Needless to say, all of this work takes time and emotional energy that ultimately prevents us from doing the academic work that our institutions value more. Furthermore, as my colleague at the University of Washington Bothell Mira Shimabukuro pointed out in a casual exchange about this topic, “Minoritized faculty are performing all of this labor while navigating both microaggressive assaults and the effects of institutionalized oppressions on themselves.” And this labor does not stop. We cannot unlearn our students’ pain, especially as we are experiencing our own versions right beside them.
What should institutions do to value emotional labor? I see a three-pronged approach: institutional support, senior faculty calling attention to this invisible labor and junior faculty developing an evidence-based language for tenure and promotion dossiers.
Institutionally: We need money for support resources, diversity centers, victim advocates for survivors of sexual and intimate partner violence, legal advocates for undocumented students, trainings about microaggressions, gender-neutral bathrooms, on-campus child care, and on and on. The money is obviously materially necessary, but it also makes an institutional statement that says, “Marginalized students, we hear, see and respect you. And faculty emotional laborers, we value the work you do, but the burden should not be shouldered by one compassionate professor at a time.”
Senior faculty: We need to initiate conversations about tenure and promotion to make this highly hidden labor “count” professionally. For institutions that have faculty awards for teaching and mentoring, this sort of labor must be acknowledged as a form of mentoring. Other institutions could create such an award or other forms of recognition.
Also, when senior faculty members are in the room for personnel reviews, we must speak on behalf of our colleagues. We must remind the people who are unfamiliar with this labor that much of it happens off the clock (as if that is a thing in academe!) and at the expense of our other work. And we need to say this over and over. We need to tell our deans and department chairs that our colleague who is already overburdened with hidden emotional labor cannot be asked to do another service task, that she is already doing much more than her CV communicates.

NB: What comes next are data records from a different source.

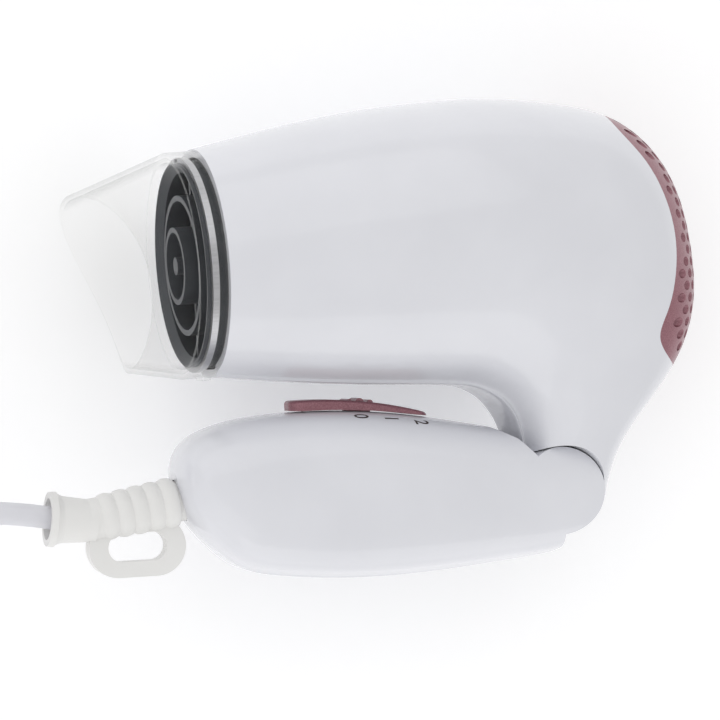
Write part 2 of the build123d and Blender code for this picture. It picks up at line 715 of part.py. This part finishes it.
def plug_body():
    """Two-pin contour plug with a ribbed relief on its cord end."""
    sleeve = Plane(origin=(0, 0, 0), z_dir=(0, 1, 0))
    body = loft([sleeve * Circle(3.6), sleeve.offset(24) * Circle(5.0)], ruled=True)
    for i in range(4):
        body += Pos(0, 5 + 4.6 * i, 0) * Rot(X=90) * Cylinder(4.9 + 0.3 * i, 2.0)
    body += loft([plug_slice(22, 14, 13, 6.0), plug_slice(32, 25, 20, 8.5), plug_slice(44, 31, 23.4, 10.5)])
    return body + extrude(plug_slice(44, 35.4, 26.1, 11.8), 8.5)


def plug_pins():
    pins = []
    for side in (-0.5, 0.5):
        pin = Plane(origin=(side * PIN_GAP, 52.5, 0), z_dir=(0, 1, 0)) * extrude(Circle(PIN_R), PIN_LONG)
        pins.append(chamfer(pin.faces().sort_by(Axis.Y)[-1].edges(), 0.8))
    return Compound(pins)


def write(name, shape):
    export_step(OUT * shape, os.path.join("parts", name + ".step"))


def main():
    os.makedirs("parts", exist_ok=True)
    outer = barrel_loft()
    left, right = shell_pair(barrel_hollow() - grille_zone(), outer, BARREL_SCREWS)
    write("barrel_shell_left", left)
    write("barrel_shell_right", right)
    write("rear_grille", rear_grille(outer))
    left, right = shell_pair(handle_hollow(), handle_loft(), HANDLE_SCREWS)
    write("handle_shell_left", left)
    write("handle_shell_right", right)
    write("barrel_screws", screws(BARREL_SCREWS))
    write("handle_screws", screws(HANDLE_SCREWS))
    write("cord_lead", cord_tube("cord_lead", LEAD))
    write("cord_tail", cord_tube("cord_tail", TAIL))
    for piece in PIECES:
        write(piece.__name__, at_plug(piece()) if piece in (plug_body, plug_pins) else piece())


PIECES = (
    switch_slider, switch_actuator, switch_body, switch_terminals, switch_rails,
    hinge_bush, wave_washer, hinge_washer,
    outlet_grille, heat_tube, mica_board_upright, mica_board_level, heater_coils, thermostat, thermal_fuse,
    fan_housing, fan_impeller, motor_can, motor_magnets, motor_end_cap, motor_rotor, motor_shaft,
    rectifier_board, inlet_mesh, barrel_wires,
    concentrator_nozzle, nozzle_snap_ring,
    strain_relief, cord_clamp, clamp_screws, cord_inside, handle_wires,
    cord_coil, cord_tie, plug_body, plug_pins,
)

if __name__ == "__main__":
    main()
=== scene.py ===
import json
import math

import bmesh
import bpy
from mathutils import Matrix, Vector


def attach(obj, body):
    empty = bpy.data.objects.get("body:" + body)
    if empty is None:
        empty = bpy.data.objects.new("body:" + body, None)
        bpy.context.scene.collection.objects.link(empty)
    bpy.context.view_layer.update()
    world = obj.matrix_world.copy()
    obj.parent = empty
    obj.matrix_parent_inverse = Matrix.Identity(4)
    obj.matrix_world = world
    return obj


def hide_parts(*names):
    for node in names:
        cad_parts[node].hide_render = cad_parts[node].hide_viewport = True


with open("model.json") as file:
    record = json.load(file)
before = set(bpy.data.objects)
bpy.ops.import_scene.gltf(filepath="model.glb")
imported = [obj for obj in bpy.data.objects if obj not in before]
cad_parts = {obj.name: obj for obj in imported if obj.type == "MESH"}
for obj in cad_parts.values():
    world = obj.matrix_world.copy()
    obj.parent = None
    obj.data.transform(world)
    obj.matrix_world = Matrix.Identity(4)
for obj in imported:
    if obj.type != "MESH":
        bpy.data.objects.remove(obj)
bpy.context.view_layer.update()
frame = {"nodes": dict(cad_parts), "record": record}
NODES = frame["nodes"]

# The CAD's working frame has its origin in the middle of the barrel's rim. ORIGIN is that point
# in the row frame, in metres, and place() turns millimetres there into metres in the row frame.
ORIGIN = Vector((-0.04218, 0.02187, 0.03511))


def place(x, y, z=0.0):
    return ORIGIN + Vector((x, y, z)) / 1000


# --- camera: above the left flank, a little towards the cord's end ---
VIEW_FROM = place(-160.94, -9.46, 618.19)
VIEW_ALONG = Vector((0.3078, -0.0269, -0.9511))
VIEW_ROLL = math.radians(5.0)
SENSOR = 36.0
LENS = 130.0


def make_camera():
    data = bpy.data.cameras.new("camera")
    data.sensor_width = SENSOR
    data.lens = LENS
    data.clip_start = 0.01
    camera = bpy.data.objects.new("camera", data)
    bpy.context.collection.objects.link(camera)
    back = -VIEW_ALONG.normalized()
    up = Vector((math.sin(VIEW_ROLL), math.cos(VIEW_ROLL), 0.0))
    right = up.cross(back).normalized()
    up = back.cross(right)
    turn = Matrix((right, up, back)).transposed().to_4x4()
    camera.matrix_world = Matrix.Translation(VIEW_FROM) @ turn
    bpy.context.scene.camera = camera


# --- node helpers ---
def new_material(name):
    material = bpy.data.materials.new(name)
    material.use_nodes = True
    return material, material.node_tree, material.node_tree.nodes["Principled BSDF"]


def add(tree, kind, **values):
    node = tree.nodes.new(kind)
    for key, value in values.items():
        if key in node.inputs:
            node.inputs[key].default_value = value
        else:
            setattr(node, key, value)
    return node


def object_noise(tree, scale, detail=4.0, roughness=0.55):
    """Noise in the piece's own coordinates, which are the row frame's metres."""
    where = add(tree, "ShaderNodeTexCoord")
    noise = add(tree, "ShaderNodeTexNoise", Scale=scale, Detail=detail, Roughness=roughness)
    tree.links.new(where.outputs["Object"], noise.inputs["Vector"])
    return noise.outputs["Fac"]


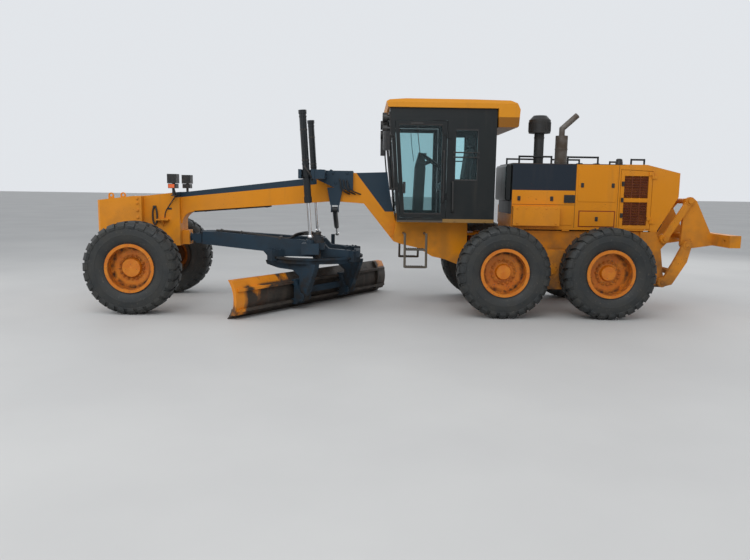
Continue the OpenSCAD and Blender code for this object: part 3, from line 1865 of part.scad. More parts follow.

Junior faculty: When we talk about our teaching, mentoring and service, we need to explain this labor with the assumption that reviewers have no idea that it is happening and how important it is to students’ retention and how time-consuming it is. As we know, such claims must be substantiated with evidence: letters of support from students and faculty members, the resources and “tool kits” we provide for our colleagues, and perhaps even photos of our community-building events with students.
As a feminist social justice activist in the academy, I see my primary task as supporting students who inhabit social locations with more closed than open doors. I am deeply honored that students trust me enough to share the pains they are hiding from most people in their lives. My office door is always open to my hurting students and, for better or worse, I take their pain home with me. But institutions, especially those that claim to be “fostering diversity,” must acknowledge this emotional labor.
Author’s Note
I would like to thank professors Lauren Lichty, Janelle Silva, Mira Shimabukuro and Victoria A. Breckwich Vásquez, fellow emotional laborers, for letting me use their work as examples in this essay.